Majority of public and private sector corporations are, however, hamstrung for
funds and have to proceed carefully with an eye on a volatile stock market even
if sky is the limit for India’s growth. Policy makers as well as market
investors have to make a serious choice in terms of generating investments for
India’s growth.
Faith, rather than return
India’s growth
story can be fulfilled only by investments that are driven by long term faith
rather than short term returns. It is difficult to imagine that bullet trains,
metro rails or expressways and even steel plants, power utilities or cement
works can be established by investments that seek a payback in 5 or 10 years.

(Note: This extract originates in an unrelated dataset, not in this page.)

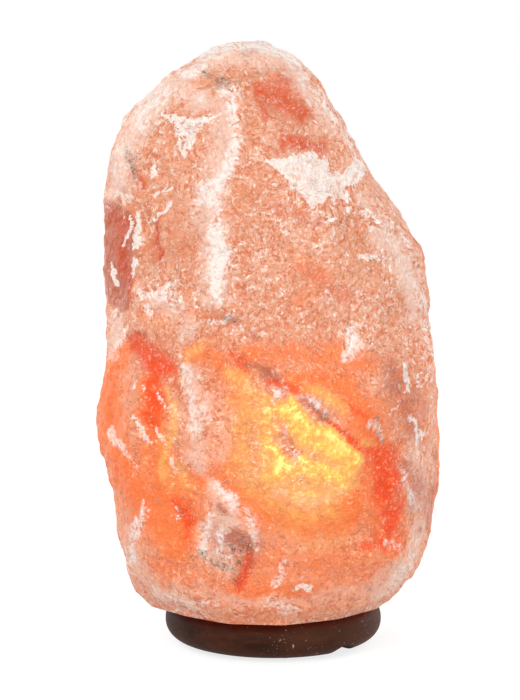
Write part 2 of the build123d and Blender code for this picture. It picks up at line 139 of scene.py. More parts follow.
def ramp(low, high, value):
    """0 below low, 1 above high, and a smooth rise between."""
    t = np.clip((value - low) / (high - low), 0, 1)
    return t * t * (3 - 2 * t)


# ================================================================== the hewn block
def block_triangles():
    """Corners of the triangles of the block's outside, without those of its bore."""
    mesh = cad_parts["salt_crystal"].data
    mesh.calc_loop_triangles()
    places = np.empty(len(mesh.vertices) * 3)
    mesh.vertices.foreach_get("co", places)
    corners = np.empty(len(mesh.loop_triangles) * 3, np.int32)
    mesh.loop_triangles.foreach_get("vertices", corners)
    triangles = places.reshape(-1, 3)[corners.reshape(-1, 3)]
    from_axis = np.hypot(triangles[..., 0], triangles[..., 1]).max(-1)
    height = triangles[..., 2].max(-1) - FOOT
    in_bore = (from_axis < BORE_RADIUS + BORE_MARGIN) & (height < BORE_DEPTH + BORE_MARGIN)
    return triangles[~in_bore]


def skin_rays(turns, side_rows, crown_rows):
    """Start and direction of a ray for each angle and row: level rays out of the core line
    up to the turn, and then a fan that rises from the level to almost straight up."""
    just_above = FOOT + 0.02 * MM
    side = np.linspace(just_above, TURN_HEIGHT, side_rows, endpoint=False)
    height = np.concatenate([side, np.full(crown_rows, TURN_HEIGHT)])
    lift = np.concatenate([np.zeros(side_rows), np.linspace(0, CROWN_RISE, crown_rows)])
    turn, lift = np.meshgrid(turns, lift)
    level = np.ones_like(turn)
    start = np.stack([CORE[0] * level, CORE[1] * level, height[:, None] * level], -1)
    way = np.stack([np.cos(lift) * np.cos(turn), np.cos(lift) * np.sin(turn), np.sin(lift)], -1)
    return start, way


def reach_of_block():
    """How far the block's outside lies along each of a coarse set of rays: a ray is cut
    with the plane of each triangle in its sector, and the furthest cut inside a triangle
    is kept. It is worked out in millimetres."""
    turns = np.linspace(0, 2 * pi, RAY_COLUMNS, endpoint=False)
    start, way = skin_rays(turns, RAY_SIDE_ROWS, RAY_CROWN_ROWS)
    triangles = block_triangles() / MM
    sides = np.arctan2(triangles[..., 1] - CORE[1] / MM, triangles[..., 0] - CORE[0] / MM)
    half_sector = RAY_SECTOR * pi / RAY_COLUMNS
    reach = np.zeros(start.shape[:2])
    for some in np.array_split(np.arange(RAY_COLUMNS), RAY_COLUMNS // RAY_SECTOR):
        off = (sides - turns[some].mean() + pi) % (2 * pi) - pi
        near = (off.min(-1) < half_sector) & (off.max(-1) > -half_sector)
        near |= np.ptp(off, -1) > pi / 2  # a large triangle over the crown
        a, b, c = np.moveaxis(triangles[near], 1, 0)
        ray, foot = way[:, some].reshape(-1, 1, 3), start[:, some].reshape(-1, 1, 3) / MM
        cross = np.cross(ray, (c - a)[None])
        det = np.sum(cross * (b - a), -1)
        det = np.where(np.abs(det) < 1e-9, 1e-9, det)
        away = foot - a
        u = np.sum(away * cross, -1) / det
        other = np.cross(away, (b - a)[None])
        v = np.sum(other * ray, -1) / det
        hit = (u > -1e-4) & (v > -1e-4) & (u + v < 1.0001)  # a hair beyond the edges too
        far = np.where(hit, np.sum(other * (c - a), -1) / det, 0).max(-1)
        reach[:, some] = far.reshape(len(start), -1) * MM
    return worn(reach)


def worn(values):
    """Each value becomes the mean of itself and its neighbours, round the turn and along
    the rows, so the edges of the solid's facets are worn round."""
    values = values / 2 + (np.roll(values, 1, 1) + np.roll(values, -1, 1)) / 4
    ends = np.concatenate([values[:1], values, values[-1:]])
    return values / 2 + (ends[:-2] + ends[2:]) / 4


def row_places(side_rows, crown_rows):
    """Where each row lies: from 0 to 1 up the side, and from 1 to 2 over the crown."""
    return np.concatenate([np.arange(side_rows) / side_rows, 1 + np.linspace(0, 1, crown_rows)])


def finer(values):
    """Carries the coarse map of the skin to the fine grid, straight between its values,
    round the full turn and along the rows."""
    closed = np.concatenate([values, values[:, :1]], 1)
    old_turn = np.linspace(0, 1, closed.shape[1])
    new_turn = np.linspace(0, 1, COLUMNS, endpoint=False)
    wide = np.stack([np.interp(new_turn, old_turn, row) for row in closed])
    old_row = row_places(RAY_SIDE_ROWS, RAY_CROWN_ROWS)
    new_row = row_places(SIDE_ROWS, CROWN_ROWS)
    return np.stack([np.interp(new_row, old_row, column) for column in wide.T], 1)


def grid_normals(places):
    """Outward direction at each place of the skin: the cross product of its slopes round
    the turn and up the rows."""
    round_turn = np.roll(places, -1, 1) - np.roll(places, 1, 1)
    up_rows = np.gradient(places, axis=0)
    normal = np.cross(round_turn, up_rows)
    return normal / np.maximum(np.linalg.norm(normal, axis=-1, keepdims=True), 1e-12)


def crystal_skin():
    """Places of the block's outside, row by row from the foot to the crown, and the
    direction in which each faces. The broad form is the solid's, and chips of four sizes
    and two layered noises, in millimetres, stand on it along the outward direction."""
    turns = np.linspace(0, 2 * pi, COLUMNS, endpoint=False)
    start, way = skin_rays(turns, SIDE_ROWS, CROWN_ROWS)
    broad = start + way * finer(reach_of_block())[..., None]
    facing = grid_normals(broad)
    p = broad.reshape(-1, 3)
    wander = np.stack([layered_noise(p, 0.03, 40 + axis, 2) for axis in range(3)], -1)
    warped = p + 5 * MM * wander
    height = 1.6 * chipped(warped, 0.034, 100, 14)
    height += 1.2 * chipped(warped, 0.0155, 200, 12)
    height += 0.85 * chipped(warped, 0.0075, 300, 10)
    height += 0.45 * chipped(p, 0.0036, 400, 8)
    height += 1.0 * layered_noise(p, 0.05, 500, 3)
    height += 0.35 * layered_noise(p, 0.006, 600, 2)
    height += relief(p, facing.reshape(-1, 3))
    height = height.reshape(broad.shape[:2])
    # The sawn foot stays flat, and its rim keeps the outline of the saw cut.
    height *= ramp(0, 5 * MM, broad[..., 2] - FOOT) * 0.85 + 0.15
    skin = broad + facing * height[..., None] * MM
    skin[..., 2] = np.maximum(skin[..., 2], FOOT)
    skin[0, :, 2] = FOOT
    return skin, facing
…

They cannot also be attracted by providing adjunct corridor lands as incentives
for commercialization. India’s growth story can be executed only with faith, an
unwavering faith that there is so much growth potential in the country that no
investment, as long as it is properly planned and executed, can go wrong. The fact
that the Government is able to unlock its huge investments, made several
decades ago, in public sector undertakings by marginal stake sales nowadays is
proof that value built over the years in right projects would pay back over
course of time.
The question
for investors is how soon is soon enough and how late is not too late. There
are no standard answers to these; pension funds may have a preference for
guaranteed even if low belated returns while private equity may continue to bat
for quick returns despite very relevant nationalistic and patriotic concerns. In
India, nationalized banks and development financial institutions have traditionally
played a leading role in funding long gestation projects. However, they do not
seem to be as active in this area nowadays as they should be due to the stressed
asset situation. The debate is skewed by a compelling need for banks to conform
to Basel norms. The one worry in this crucial area of public policy is a lack
of proper debate on what constitutes a performing asset and non-performing
asset, and the management and governance considerations thereof.
Investing in faith
There is clearly
a lack of alignment between policy makers, promoters, managements, banks,
financial institutions, private equity investors and general investors on what constitutes
the fair gestation period for a fair return in different sectors. There is also
lack of alignment on which types of investments are appropriate for which
sectors. Rather than focus on just one or two topics, institutions such as NITI
AAYOG, CII, ASSOCHAM and FICCI, should develop holistic white papers. The author
would like to postulate that private and foreign investments should focus on
areas that are market and export intensive, create employment and place greater
purchasing power in the hands of general public. These investors should focus
on investments that provide a fair return in 5 to 10 years.
The Governments
should concentrate on building infrastructure and infrastructure enabling
projects which can pay a return only in the medium and long term, say from 10
to 30 years. The fair return would accrue at a faster pace if appropriate user
charges which the markets can bear (for example, utility rates, toll charges) are
possible. Such higher charges would be feasible if the private and foreign
investments spur employment and help society with greater purchasing power. The
overall policy would thus have a target well-balanced investment portfolio,
with all the investment segments work synergistically. This policy would rest
on sound economic fundamentals when the economic structure of each industry is
well researched and well-articulated.
Participation
Stocks and
investments through/for stock markets are just one, albeit powerful, form of
generating investments. These are not, however, the right ones for aiming at
sky-high investments. As the stock pricing history of certain long lead
infrastructure firms in the high days of their public offerings and subsequent
euphoric days indicates, such stock prices are fuelled by unrealistic
anticipations and tend to fall as rapidly as they rise. Efforts to rely on
stock market mechanisms for investment-intensive and long gestation projects could
create artificial bubbles too, at grave risk to investors, especially the
retail investors. A healthy bond market with sufficient incentives in terms of
sovereign guaranteed, tax-free returns could be an alternative platform for
public participation. With more focused investment participation driven by sound
socio-economic logic, India can achieve multifaceted growth in diverse areas.
Public sector
banks and financial institutions would continue to be powerful drivers for
enabling infrastructure funding. As the Government is now planning, major
contributions from the Government to ensure capital adequacy would be a
worthwhile investment to strengthen these institutions and channelize investments
into projects of faith through these important institutions. One cannot
imagine, for example, the huge enrolment for the Prime Minister’s Jan Dhan
Yojna without the drive and structure of public sector banks. Voluntary and
mandatory participations from companies under the Corporate Social Responsibility
programmes are also making a difference, but could make an even more impactful
contribution if they are focussed on few initiatives such as Swachh Bharat
Abhiyan and Education for Underprivileged.